◆ **Stated problem**: From the data that follows, copy every line holding the string "bodies".

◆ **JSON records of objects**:
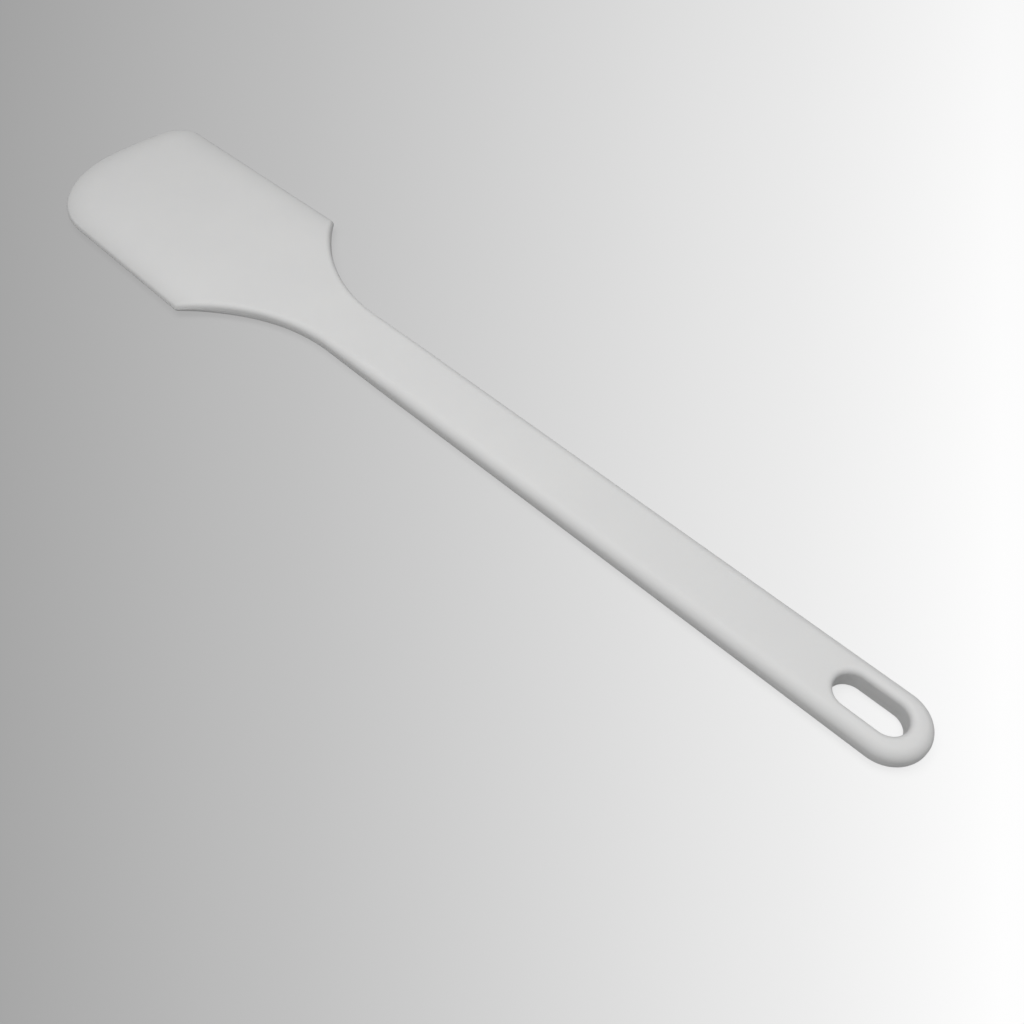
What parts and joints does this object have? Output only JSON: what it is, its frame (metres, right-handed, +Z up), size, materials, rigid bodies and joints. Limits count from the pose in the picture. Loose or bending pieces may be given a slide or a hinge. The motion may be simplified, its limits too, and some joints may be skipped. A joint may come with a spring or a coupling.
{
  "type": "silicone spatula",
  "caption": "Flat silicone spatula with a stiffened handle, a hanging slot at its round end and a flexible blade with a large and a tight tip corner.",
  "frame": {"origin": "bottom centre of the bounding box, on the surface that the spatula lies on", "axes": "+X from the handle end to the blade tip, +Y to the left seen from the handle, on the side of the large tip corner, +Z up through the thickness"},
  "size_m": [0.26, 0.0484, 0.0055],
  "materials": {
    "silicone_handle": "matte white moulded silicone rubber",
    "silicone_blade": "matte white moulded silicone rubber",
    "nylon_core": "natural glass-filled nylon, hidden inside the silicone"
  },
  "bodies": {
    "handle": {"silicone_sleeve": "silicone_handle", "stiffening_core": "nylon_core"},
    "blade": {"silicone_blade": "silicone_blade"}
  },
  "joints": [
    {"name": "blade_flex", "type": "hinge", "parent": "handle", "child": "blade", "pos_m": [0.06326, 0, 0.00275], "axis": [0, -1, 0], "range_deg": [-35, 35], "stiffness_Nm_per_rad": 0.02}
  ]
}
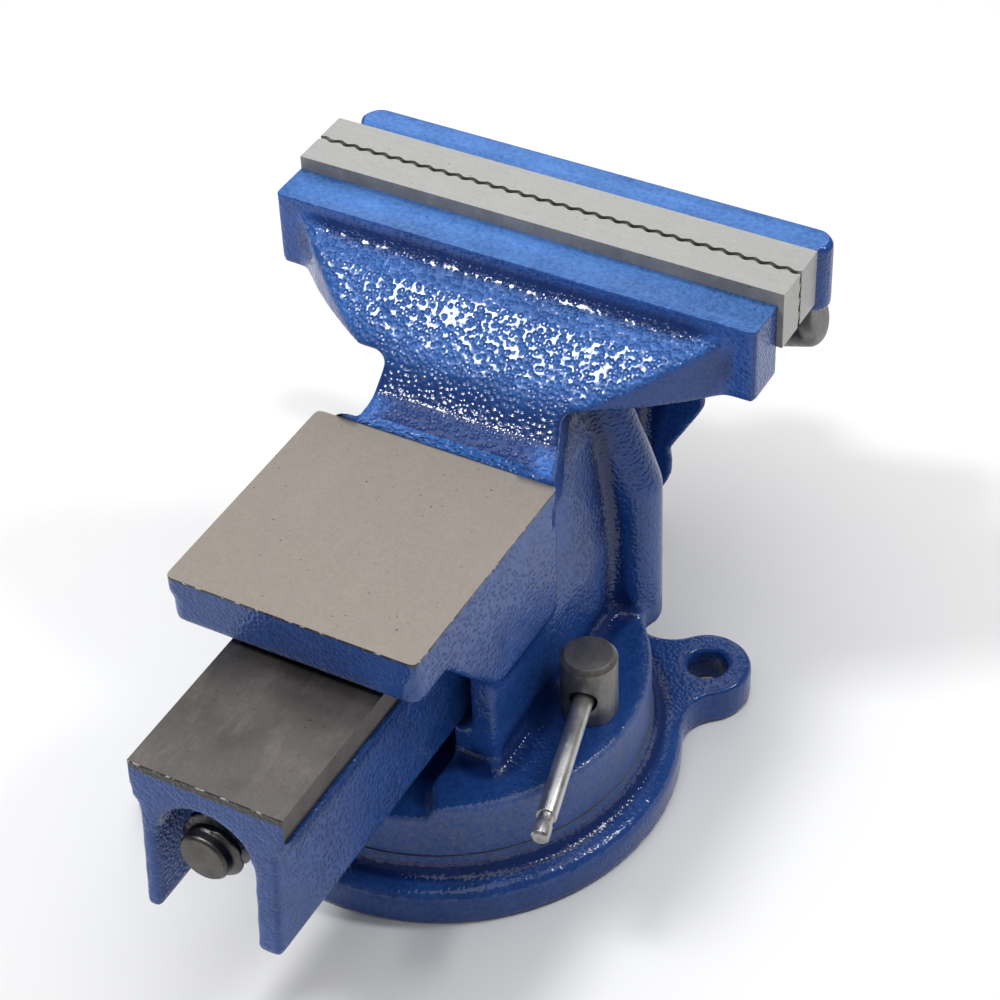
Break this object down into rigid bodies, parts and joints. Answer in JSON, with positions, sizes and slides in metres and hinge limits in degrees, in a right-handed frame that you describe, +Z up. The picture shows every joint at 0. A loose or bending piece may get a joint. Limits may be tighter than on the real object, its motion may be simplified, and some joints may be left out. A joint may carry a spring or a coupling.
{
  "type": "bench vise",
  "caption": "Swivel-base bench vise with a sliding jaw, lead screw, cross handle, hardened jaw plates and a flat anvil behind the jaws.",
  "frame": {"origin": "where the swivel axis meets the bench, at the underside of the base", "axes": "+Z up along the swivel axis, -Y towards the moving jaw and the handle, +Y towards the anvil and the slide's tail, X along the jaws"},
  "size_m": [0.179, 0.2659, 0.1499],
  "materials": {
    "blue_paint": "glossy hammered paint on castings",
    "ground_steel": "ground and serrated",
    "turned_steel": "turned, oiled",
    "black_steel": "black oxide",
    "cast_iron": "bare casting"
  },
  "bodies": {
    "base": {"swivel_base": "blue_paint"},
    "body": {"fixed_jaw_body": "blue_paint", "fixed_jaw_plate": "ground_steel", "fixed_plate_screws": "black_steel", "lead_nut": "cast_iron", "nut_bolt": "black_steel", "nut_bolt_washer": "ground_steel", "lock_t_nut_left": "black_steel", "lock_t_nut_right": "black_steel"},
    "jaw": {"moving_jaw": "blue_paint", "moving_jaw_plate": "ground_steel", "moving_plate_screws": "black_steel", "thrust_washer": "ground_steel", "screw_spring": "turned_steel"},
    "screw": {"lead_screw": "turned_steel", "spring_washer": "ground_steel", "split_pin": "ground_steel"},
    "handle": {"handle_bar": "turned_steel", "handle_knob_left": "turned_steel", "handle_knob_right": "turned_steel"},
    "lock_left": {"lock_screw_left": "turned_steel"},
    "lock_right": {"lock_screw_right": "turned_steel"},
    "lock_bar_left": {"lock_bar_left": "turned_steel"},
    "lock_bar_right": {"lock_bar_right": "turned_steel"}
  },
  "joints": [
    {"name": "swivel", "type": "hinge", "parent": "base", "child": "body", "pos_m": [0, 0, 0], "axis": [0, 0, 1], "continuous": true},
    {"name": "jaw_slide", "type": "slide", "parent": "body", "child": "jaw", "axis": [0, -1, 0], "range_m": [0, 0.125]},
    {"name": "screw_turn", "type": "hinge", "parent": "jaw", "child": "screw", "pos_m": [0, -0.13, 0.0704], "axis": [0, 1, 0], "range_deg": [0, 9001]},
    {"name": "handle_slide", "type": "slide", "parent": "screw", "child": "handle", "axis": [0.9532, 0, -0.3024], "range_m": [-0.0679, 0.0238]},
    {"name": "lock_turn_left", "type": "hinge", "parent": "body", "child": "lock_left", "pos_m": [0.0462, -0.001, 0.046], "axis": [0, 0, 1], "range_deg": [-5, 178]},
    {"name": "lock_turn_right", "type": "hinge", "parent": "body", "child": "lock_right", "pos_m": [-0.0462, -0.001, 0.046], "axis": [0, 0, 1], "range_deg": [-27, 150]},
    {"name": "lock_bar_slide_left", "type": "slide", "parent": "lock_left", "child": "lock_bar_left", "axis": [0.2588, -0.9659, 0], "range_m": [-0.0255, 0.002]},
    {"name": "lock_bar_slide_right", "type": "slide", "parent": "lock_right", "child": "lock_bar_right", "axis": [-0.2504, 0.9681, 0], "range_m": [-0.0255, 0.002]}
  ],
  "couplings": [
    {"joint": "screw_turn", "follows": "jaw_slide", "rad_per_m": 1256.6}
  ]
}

◆ **Result of the task**:
What parts and joints does this object have? Output only JSON: what it is, its frame (metres, right-handed, +Z up), size, materials, rigid bodies and joints. Limits count from the pose in the picture. Loose or bending pieces may be given a slide or a hinge. The motion may be simplified, its limits too, and some joints may be skipped. A joint may come with a spring or a coupling.
  "bodies": {
Break this object down into rigid bodies, parts and joints. Answer in JSON, with positions, sizes and slides in metres and hinge limits in degrees, in a right-handed frame that you describe, +Z up. The picture shows every joint at 0. A loose or bending piece may get a joint. Limits may be tighter than on the real object, its motion may be simplified, and some joints may be left out. A joint may carry a spring or a coupling.
  "bodies": {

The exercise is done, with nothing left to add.